In my own instance of abuse it was over 30 years before I came to recall and connect what was going on in my life at that time to what happened to me in the past.
On page 138 in Mending the Soul “in short, unless we face the pain and truth of out past victimization, we will not be able to experience healthy relationship in the present.
The following is from Mending the Soul Work Book by Celestia G. Tracy copyright 2015 page 184; “When we refuse to face our brokenness, we’re essentially saying that God isn’t powerful enough to heal us. Denial is an affront to God. It assumes that a false reality is better than the truth(Dan Allender, Wounded Heart). and that He is not good enough or strong enough to be with us through the pain of recall and recovery. In the case of trauma, out of sight is not out of mind. Just because one has been able to repress past trauma does not mean it is no longer embedded in the brain, having significant impact.”(Mending the Soul, 136)

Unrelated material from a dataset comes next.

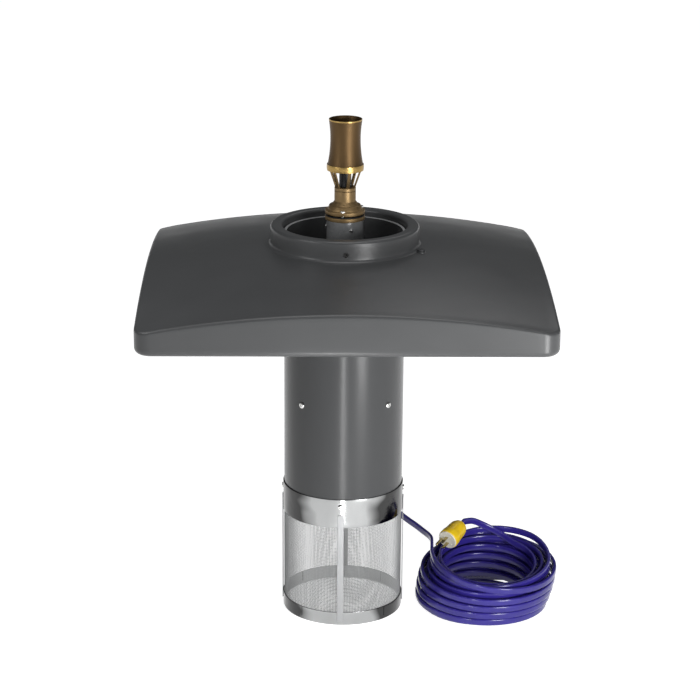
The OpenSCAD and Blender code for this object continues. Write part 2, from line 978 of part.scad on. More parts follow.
// Catmull-Rom point on a route, at segment i and share u
function route_point(p, i, u) =
  let (n = len(p) - 1, a = p[max(i - 1, 0)], b = p[i], c = p[min(i + 1, n)], d = p[min(i + 2, n)])
  0.5 * (2 * b + (c - a) * u + (2 * a - 5 * b + 4 * c - d) * u * u + (3 * b - a - 3 * c + d) * u * u * u);
function route(p, steps) =
  concat([for (i = [0:len(p) - 2], k = [0:steps - 1]) route_point(p, i, k / steps)], [p[len(p) - 1]]);

function heading(p, i) = unit(p[min(i + 1, len(p) - 1)] - p[max(i - 1, 0)]);

module swept_lead(path, section, up) {
  sides = len(section);
  n = len(path);
  points = [for (i = [0:n - 1])
    let (t = heading(path, i), s = unit(cross(t, up)), w = cross(s, t))
    for (q = section) path[i] + s * q[0] + w * q[1]];
  walls = [for (i = [0:n - 2], k = [0:sides - 1])
    let (a = i * sides + k, b = i * sides + (k + 1) % sides)
    each [[a, a + sides, b], [b, a + sides, b + sides]]];
  caps = concat(
    [for (k = [1:sides - 2]) [0, k, k + 1]],
    [for (k = [1:sides - 2]) [(n - 1) * sides, (n - 1) * sides + k + 1, (n - 1) * sides + k]]);
  polyhedron(points, concat(walls, caps), convexity = 10);
}

// Where the plug lies: its middle and the way it points
plug_at = [211, 26, 128];
plug_heading = 235;
plug_dip = 16;
plug_roll = 90;
plug_out = [cos(plug_dip) * cos(plug_heading), cos(plug_dip) * sin(plug_heading), -sin(plug_dip)];
face_t = 3;

// Route of the free stretch behind the strainer, from the strain relief towards the coil
lead_route = [[31, 163, 254], [38, 178, 232], [50, 184, 204], [67, 178, 174], [88, 160, 147],
  [108, 138, 127], [127, 114, 119], [142, 92, 116], [154, 73, 113], [164, 53, 112], [169, 33, 112]];
// Route from the coil's end over the inside of its crest towards the back of the plug
tail_route = [[306, 76, 104], [286, 80, 114], [266, 78, 125], [249, 71, 134]];
// Route of the motor's lead inside the tube: shares of the way from the motor to the tube's wall,
// and of the way up from the gland to the connector
motor_route_shares = [[0.73, 0], [0.55, 0.06], [0.43, 0.15], [0.41, 0.33], [0.41, 0.56], [0.41, 0.78],
  [0.4, 0.9], [0.34, 0.98]];

// Coil: a lead-in over the crest, then four layers from the outside in
coil_at = [270, -13];
coil_lean = [0.24, 0.08];
coil_mid = 52;
coil_barrel = 8;
coil_start = 175;
coil_end = 50;
loop_rings = 24;
z_low = lead_w / 2;
layer_pitch = 12.5;
outer_r = 126;
ease = 0.4;
hold = 0.15;
fan_share = 0.15;
coil_loops = 22;
coil_turns = coil_loops + (coil_end - coil_start) / 360;
wound = [0.5, 4.1, 5.88, 6];
inner_turns = coil_turns - wound[0] - wound[1] - wound[2] - wound[3];
crest_z = 108;
outer_top_z = 77;
outer_foot_z = 14.5;
second_top_z = 93;
third_top_z = 99;
inner_top_z = 82.5;
// Each leg: turns, radius, height at its start, height at its end
coil_legs = [
  [wound[0], outer_r, crest_z, outer_top_z],
  [wound[1], outer_r, outer_top_z, outer_foot_z],
  [wound[2], outer_r - layer_pitch, z_low, second_top_z],
  [wound[3], outer_r - 2 * layer_pitch, third_top_z, z_low],
  [inner_turns, outer_r - 3 * layer_pitch, z_low, inner_top_z]];

function turns_before(k) = k == 0 ? 0 : turns_before(k - 1) + coil_legs[k - 1][0];
function leg_at(t, k = 4) = k == 0 || t >= turns_before(k) ? k : leg_at(t, k - 1);

// Radius and level height at turn t
function coil_rz(t) =
  let (k = leg_at(t), leg = coil_legs[k], s = t - turns_before(k), wait = k < 2 ? 0 : hold)
  k == 0
    ? [leg[1], mix(leg[2], leg[3], smooth(s / leg[0]))]
    : [mix(coil_legs[k - 1][1], leg[1], smooth(s / ease)),
       s < wait
         ? mix(coil_legs[k - 1][3], leg[2], smooth(s / wait))
         : mix(leg[2], leg[3], (s - wait) / (leg[0] - wait))];

function coil_point(t) =
  let (
    a = coil_start + 360 * t,
    q = coil_rz(t),
    z = z_low + (q[1] - z_low) * (1 + fan_share * sin(a)),
    r = q[0] - coil_barrel * pow(q[1] / coil_mid - 1, 2))
  [coil_at[0] + coil_lean[0] * (z - coil_mid) + r * cos(a),
   coil_at[1] + coil_lean[1] * (z - coil_mid) + r * sin(a),
   z];

coil_rings = round(coil_turns * loop_rings);
coil_path = [for (i = [0:coil_rings]) coil_point(i * coil_turns / coil_rings)];
coil_first = coil_path[0];
coil_last = coil_path[coil_rings];
coil_in = unit(coil_path[1] - coil_first);
coil_out = unit(coil_last - coil_path[coil_rings - 1]);

// Least gap between two stretches of the coil that lie beside each other, whole turns apart
function side_gap(a, b, angle) =
  norm([
    max(0, abs((a[0] - b[0]) * cos(angle) + (a[1] - b[1]) * sin(angle)) - lead_t),
    max(0, abs(a[2] - b[2]) - lead_w)]);
function ring_gap(i) =
  min([for (j = [i + loop_rings:loop_rings:coil_rings])
    side_gap(coil_path[i], coil_path[j], coil_start + i * 360 * coil_turns / coil_rings)]);
coil_gap = min([for (i = [0:coil_rings - loop_rings]) ring_gap(i)]);
function total(v, i = 0) = i == len(v) ? 0 : v[i] + total(v, i + 1);
function path_length(p) = total([for (i = [1:len(p) - 1]) norm(p[i] - p[i - 1])]);

// Ends of the cords: each runs straight for a cord's width where it meets another piece
gland_out = [cos(gland_turn), sin(gland_turn), 0];
relief_len = 24;
relief_tip = tube_r + relief_len + slip;
lead_first = gland_out * relief_tip + [0, 0, gland_h];
motor_first = gland_out * (relief_tip - lead_w) + [0, 0, gland_h];
motor_last = gland_out * connector_tip + [0, 0, connector_h];
motor_route = [for (q = motor_route_shares)
  gland_out * mix(motor_r, tube_in_r, q[0]) + [0, 0, mix(gland_h, connector_h, q[1])]];
plug_back = plug_at - plug_out * plug_len / 2;

function run(from, from_way, middle, to, to_way, steps) =
  concat([from], route(concat([from + from_way * lead_w], middle, [to - to_way * lead_w]), steps), [to]);

lead_path = run(lead_first, gland_out, lead_route, coil_first, coil_in, 3);
tail_path = run(coil_last, coil_out, tail_route, plug_back, plug_out, 4);
motor_path = run(motor_first, -gland_out, motor_route, motor_last, -gland_out, 2);
round_section = [for (a = fan(8, 22.5)) (lead_t / 2 - slip) * [-sin(a), cos(a)]];

module motor_lead() {
  color("darkslateblue")
    swept_lead(motor_path, round_section, [-sin(gland_turn), cos(gland_turn), 0]);
}

module supply_lead() {
  color("darkslateblue")
    swept_lead(lead_path, flat_section(8), [0, 0, 1]);
}

module lead_tail() {
  color("darkslateblue")
    swept_lead(tail_path, flat_section(8), [0, 0, 1]);
}

module lead_coil() {
  echo(least_gap_of_coil = coil_gap);
  echo(coil_length = path_length(coil_path), lead = path_length(lead_path), tail = path_length(tail_path));
  color("darkslateblue")
    swept_lead(coil_path, flat_section(6), [0, 0, 1]);
}

// Gland in the tube's wall and the strain relief on it
module at_gland() {
  rotate([0, 0, gland_turn])
    translate([0, 0, gland_h])
      rotate([0, 90, 0])
        children();
}

module cord_gland() {
  color("black")
    difference() {
      at_gland() {
        translate([0, 0, tube_r - tube_wall])
          cylinder(r = gland_hex_r, h = tube_wall + gland_hex_t, $fn = 6);
        translate([0, 0, tube_in_r - gland_reach])
          cylinder(r = gland_thread_r, h = gland_reach + tube_wall);
      }
      difference() {
        ring(tube_r + slip / 2, tube_in_r - 2 * gland_reach, gland_h - 2 * gland_hex_r, 4 * gland_hex_r);
        at_gland()
          cylinder(r = gland_thread_r, h = tube_od);
      }
      at_gland()
        translate([-lead_w / 2 - slip, -lead_t / 2 - slip, 0])
          cube([lead_w + 2 * slip, lead_t + 2 * slip, tube_od]);
    }
}

module gland_nut() {
  nut_t = 5;
  nut_gap = 2;
  color("black")
    difference() {
      at_gland()
        translate([0, 0, tube_in_r - nut_t - nut_gap])
          cylinder(r = gland_hex_r, h = nut_t, $fn = 6);
      at_gland()
        cylinder(r = gland_thread_r + slip, h = tube_od);
    }
}

module strain_relief() {
  foot_r = 9.4;
  tip_r = 7.6;
  color("black")
    difference() {
      at_gland()
        translate([0, 0, tube_r + gland_hex_t + slip])
          cylinder(r1 = foot_r, r2 = tip_r, h = relief_len - gland_hex_t);
      at_gland()
        translate([-lead_w / 2 - slip, -lead_t / 2 - slip, 0])
          cube([lead_w + 2 * slip, lead_t + 2 * slip, tube_r + relief_len - over]);
    }
}

module lead_connector() {
  color("black")
    at_angles([gland_turn])
      translate([connector_foot + slip, 0, connector_h])
        rotate([0, 90, 0])
          cylinder(r = connector_r - slip, h = connector_tip - connector_foot - slip);
}

// Plug, drawn along its own axis from its back to its face
module at_plug() {
  translate(plug_at)
    rotate([0, plug_dip, plug_heading])
      translate([-plug_len / 2, 0, 0])
        rotate([plug_roll, 0, 0])
          rotate([0, 90, 0])
            children();
}

module plug_body() {
  back_share = 0.28;
  back_r_share = 0.72;
  grip_share = 0.6;
  color("gold")
    at_plug()
      rotate_extrude()
        polygon([
          [0, 0], [plug_r * back_r_share, 0], [plug_r * back_r_share, plug_len * back_share / 2],
          [plug_r, plug_len * back_share], [plug_r, plug_len * grip_share],
          [plug_r, plug_len - face_t], [0, plug_len - face_t]]);
}

module plug_face() {
  face_share = 0.94;
  color("lightgray")
    at_plug()
      translate([0, 0, plug_len - face_t])
        cylinder(r = plug_r * face_share, h = face_t);
}

blade_len = 17;
blade_w = 6.3;
blade_t = 1.5;
blade_space = 12.7;
pin_r = 2.4;
pin_len = 20;
pin_at_share = 0.94;

module plug_blades() {
  color("goldenrod")
    at_plug()
      for (y = [-1, 1])
        translate([-blade_w / 2, y * blade_space / 2 - blade_t / 2, plug_len])
          cube([blade_w, blade_t, blade_len]);
}

module plug_pin() {
  color("goldenrod")
    at_plug()
      translate([-blade_space * pin_at_share, 0, plug_len])
        cylinder(r = pin_r, h = pin_len);
}

shroud_tube();
float_shell();
foam_core();
fill_plug();
collar_screws();
strainer_band();
strainer_mesh();
strainer_floor();
strainer_straps();
base_ring();
band_screws();
discharge_pipe();
nozzle_socket();
socket_screws();
flange_gasket();
clamp_ring();
clamp_bolts();
ball_seat();
nozzle_ball();
nozzle_legs();
jet_tube();
nozzle_sleeve();
lower_spider();
spider_screws();
upper_spider();
discharge_head();
top_bearing();
pump_shell();
diffusers();
impellers();
pump_shaft();
shaft_coupling();
intake_bracket();
intake_screen();
motor_shell();
motor_top_cap();
motor_bottom_cap();
stator_core();
stator_windings();
rotor_core();
motor_shaft();
upper_bearing();
lower_bearing();
thrust_bearing();
shaft_seal();
motor_lead();
lead_connector();
cord_gland();
gland_nut();
strain_relief();
supply_lead();
lead_coil();
lead_tail();
plug_body();
plug_face();
plug_blades();
plug_pin();
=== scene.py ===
import math

import bmesh
import bpy
from mathutils import Matrix, Vector


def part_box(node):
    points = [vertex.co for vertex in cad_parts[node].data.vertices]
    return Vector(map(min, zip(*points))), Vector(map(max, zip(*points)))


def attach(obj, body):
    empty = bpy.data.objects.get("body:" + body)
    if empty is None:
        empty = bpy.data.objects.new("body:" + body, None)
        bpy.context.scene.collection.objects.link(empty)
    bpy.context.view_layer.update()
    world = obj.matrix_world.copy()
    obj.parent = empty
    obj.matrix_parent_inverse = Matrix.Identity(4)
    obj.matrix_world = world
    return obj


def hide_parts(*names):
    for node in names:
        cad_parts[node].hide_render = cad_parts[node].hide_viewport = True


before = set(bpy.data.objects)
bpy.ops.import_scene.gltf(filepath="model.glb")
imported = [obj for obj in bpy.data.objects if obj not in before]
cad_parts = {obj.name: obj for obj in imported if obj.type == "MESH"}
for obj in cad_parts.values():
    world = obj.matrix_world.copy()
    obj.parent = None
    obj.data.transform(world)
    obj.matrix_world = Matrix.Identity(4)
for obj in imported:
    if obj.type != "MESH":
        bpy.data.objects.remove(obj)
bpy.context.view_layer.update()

MM = 0.001
TAU = 2 * math.pi

# ---- camera
CAM_DISTANCE = 4.0862
CAM_DIP = math.radians(17.54)
CAM_TURN = math.radians(-0.94)
CAM_ROLL = math.radians(0.41)
CAM_AIM_Z = 0.4981
FOCAL_PX = 2233.6
SHIFT_PX = 5.99
IMAGE_PX = 700
SENSOR = 36.0
CLIP_END = 1000


def add_object(name, data):
    obj = bpy.data.objects.new(name, data)
    bpy.context.scene.collection.objects.link(obj)
    return obj


def make_camera():
    back = Vector((
        math.sin(CAM_TURN) * math.cos(CAM_DIP),
        -math.cos(CAM_TURN) * math.cos(CAM_DIP),
        math.sin(CAM_DIP),
    ))
    right = (-back).cross(Vector((0, 0, 1))).normalized()
    up = right.cross(-back)
    c, s = math.cos(CAM_ROLL), math.sin(CAM_ROLL)
    side = right * c + up * s
    rise = up * c - right * s
    place = Vector((0, 0, CAM_AIM_Z)) + back * CAM_DISTANCE
    data = bpy.data.cameras.new("view_camera")
    data.sensor_fit = "HORIZONTAL"
    data.sensor_width = SENSOR
    data.lens = FOCAL_PX * SENSOR / IMAGE_PX
    data.shift_x = SHIFT_PX / IMAGE_PX
    data.clip_end = CLIP_END
    obj = add_object("view_camera", data)
    obj.matrix_world = Matrix((
        (side.x, rise.x, back.x, place.x),
        (side.y, rise.y, back.y, place.y),
        (side.z, rise.z, back.z, place.z),
        (0, 0, 0, 1),
    ))
    bpy.context.scene.camera = obj


make_camera()


# ---- materials
def srgb(r, g, b):
    def line(c):
        c /= 255
        return c / 12.92 if c < 0.04045 else ((c + 0.055) / 1.055) ** 2.4
    return (line(r), line(g), line(b), 1)


def shade(color, k):
    return tuple(min(1, c * k) for c in color[:3]) + (1,)


def math_node(nodes, links, operation, *values):
    node = nodes.new("ShaderNodeMath")
    node.operation = operation
    for k, value in enumerate(values):
        if isinstance(value, (int, float)):
            node.inputs[k].default_value = value
        else:
            links.new(value, node.inputs[k])
    return node.outputs[0]


def map_range(nodes, links, value, start, end, low, high):
    node = nodes.new("ShaderNodeMapRange")
    for key, number in (("From Min", start), ("From Max", end), ("To Min", low), ("To Max", high)):
        node.inputs[key].default_value = number
    links.new(value, node.inputs["Value"])
    return node.outputs["Result"]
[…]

On page 156 of Mending the Soul by Steven R Tracy copyright 2005: “It is only when we have the courage to truly face the hurt, disappointment, and loss created by abuse that we meet God face-to-face. Ironically, mourning the losses from past abuse allows us to meet God in the present and provides hope for the future. As abuse survivors learn to face their brokenness, they can meet God in the midst of their pain and loss, and in meeting God, they can find miraculous hope for the future.”